Stated problem. Extract the full set of records that follows, word for word.

Data to process.
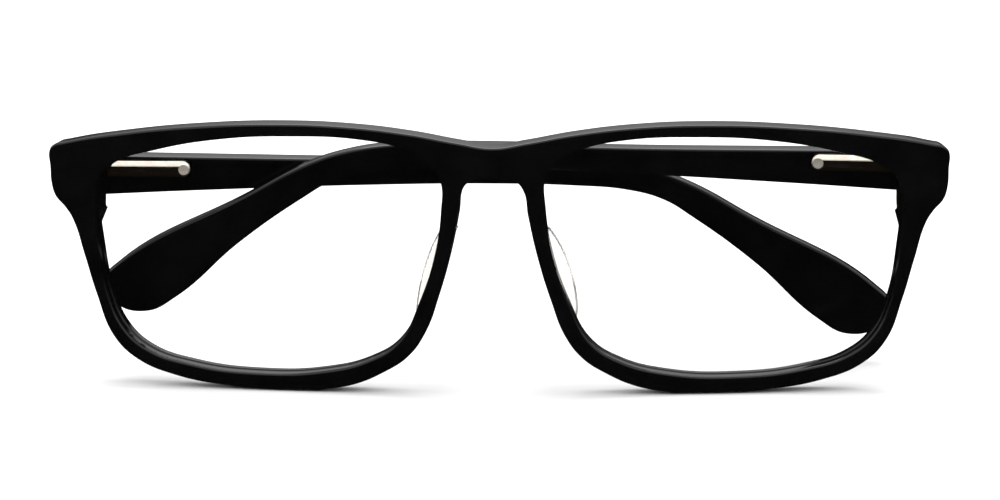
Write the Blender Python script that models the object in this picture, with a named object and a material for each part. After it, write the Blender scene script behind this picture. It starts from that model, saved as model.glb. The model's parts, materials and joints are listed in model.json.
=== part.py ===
"""Eyeglasses frame: an acetate front, two folded temples on spring hinges, and clear nose pads.

The front stands upright and faces -Y, with its rims' lowest point at z = 0. The temples lie
folded behind it. Right is +X. Lengths are in millimetres and are turned into metres by MM.
"""
from math import cos, pi, radians, sin

import bmesh
import bpy
from mathutils import Matrix, Vector

MM = 0.001
SIDES = ((1, "right"), (-1, "left"))
MARGIN = 1.0               # how far a cutter reaches past the piece it cuts
KNUCKLE_SIDES = 20
RING_SIDES = 16
ROD_SIDES = 12
COIL_SIDES = 10            # points on each turn of a spring

# Front
FRONT_THICKNESS = 4.0
FRONT_EDGE = 0.45          # chamfer round the front's outline and openings
WRAP_RADIUS = 400.0        # radius of the front's curve, seen from above
BLOCK_DEPTH = 6.7          # thickness of the end pieces, where the hinges are let in
BLOCK_EDGE = 0.35
BLOCK_SLOPE_SHARE = 0.85
BLOCK_SLOPE = 3.5          # height of the slope below each block, down to the rim
WRAP_STEP = 8.0            # width of each flat strip of that curve
FRONT_FACE_Y = -12.75      # where the front's face is at the bridge
GROOVE_WIDTH = 0.9         # lens groove round each opening
GROOVE_DEPTH = 0.65
GROOVE_MARGIN = 0.06       # how far the groove's lips start inside the rim

# Hinge
HINGE_X = 66.5
HINGE_Y = 13.7             # behind the front's face at the bridge
HINGE_Z = {1: 35.25, -1: 34.15}
KNUCKLE_RADIUS = 1.15
KNUCKLE_GAP = 0.15
CENTRE_KNUCKLE = 1.4       # height of the temple's knuckle
OUTER_KNUCKLE = 1.15       # height of each of the front's two knuckles
SCREW_RADIUS = 0.6
SCREW_HOLE = 0.68
WEB_WIDTH = 1.7            # between a knuckle and its leaf
FOLD_ANGLE = {1: 91.6, -1: 86.8}    # from open to folded; the left temple lies over the right one
PITCH_ANGLE = {1: 1.3, -1: -0.85}    # how far each temple's line rises towards its tip

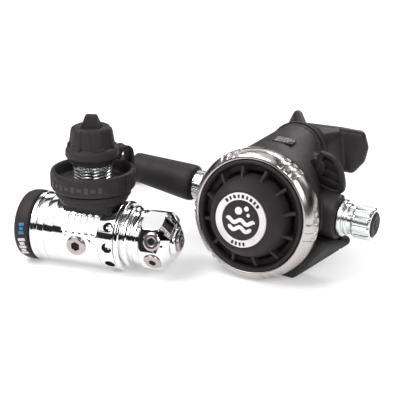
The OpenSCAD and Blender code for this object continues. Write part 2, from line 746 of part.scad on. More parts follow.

Answer for this exercise.
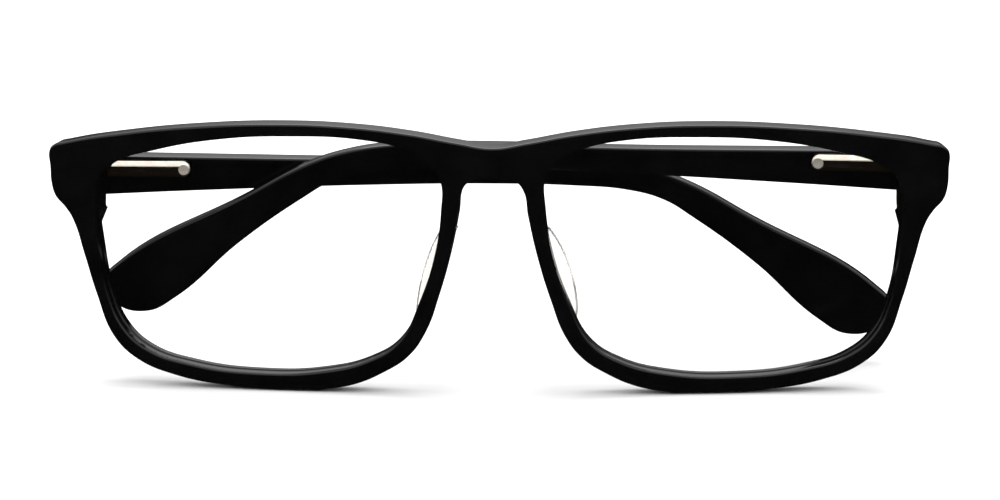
Write the Blender Python script that models the object in this picture, with a named object and a material for each part. After it, write the Blender scene script behind this picture. It starts from that model, saved as model.glb. The model's parts, materials and joints are listed in model.json.
=== part.py ===
"""Eyeglasses frame: an acetate front, two folded temples on spring hinges, and clear nose pads.

The front stands upright and faces -Y, with its rims' lowest point at z = 0. The temples lie
folded behind it. Right is +X. Lengths are in millimetres and are turned into metres by MM.
"""
from math import cos, pi, radians, sin

import bmesh
import bpy
from mathutils import Matrix, Vector

MM = 0.001
SIDES = ((1, "right"), (-1, "left"))
MARGIN = 1.0               # how far a cutter reaches past the piece it cuts
KNUCKLE_SIDES = 20
RING_SIDES = 16
ROD_SIDES = 12
COIL_SIDES = 10            # points on each turn of a spring

# Front
FRONT_THICKNESS = 4.0
FRONT_EDGE = 0.45          # chamfer round the front's outline and openings
WRAP_RADIUS = 400.0        # radius of the front's curve, seen from above
BLOCK_DEPTH = 6.7          # thickness of the end pieces, where the hinges are let in
BLOCK_EDGE = 0.35
BLOCK_SLOPE_SHARE = 0.85
BLOCK_SLOPE = 3.5          # height of the slope below each block, down to the rim
WRAP_STEP = 8.0            # width of each flat strip of that curve
FRONT_FACE_Y = -12.75      # where the front's face is at the bridge
GROOVE_WIDTH = 0.9         # lens groove round each opening
GROOVE_DEPTH = 0.65
GROOVE_MARGIN = 0.06       # how far the groove's lips start inside the rim

# Hinge
HINGE_X = 66.5
HINGE_Y = 13.7             # behind the front's face at the bridge
HINGE_Z = {1: 35.25, -1: 34.15}
KNUCKLE_RADIUS = 1.15
KNUCKLE_GAP = 0.15
CENTRE_KNUCKLE = 1.4       # height of the temple's knuckle
OUTER_KNUCKLE = 1.15       # height of each of the front's two knuckles
SCREW_RADIUS = 0.6
SCREW_HOLE = 0.68
WEB_WIDTH = 1.7            # between a knuckle and its leaf
FOLD_ANGLE = {1: 91.6, -1: 86.8}    # from open to folded; the left temple lies over the right one
PITCH_ANGLE = {1: 1.3, -1: -0.85}    # how far each temple's line rises towards its tip

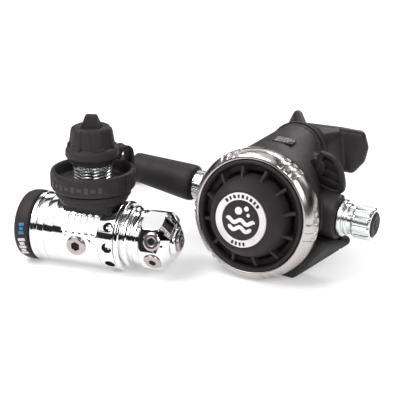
The OpenSCAD and Blender code for this object continues. Write part 2, from line 746 of part.scad on. More parts follow.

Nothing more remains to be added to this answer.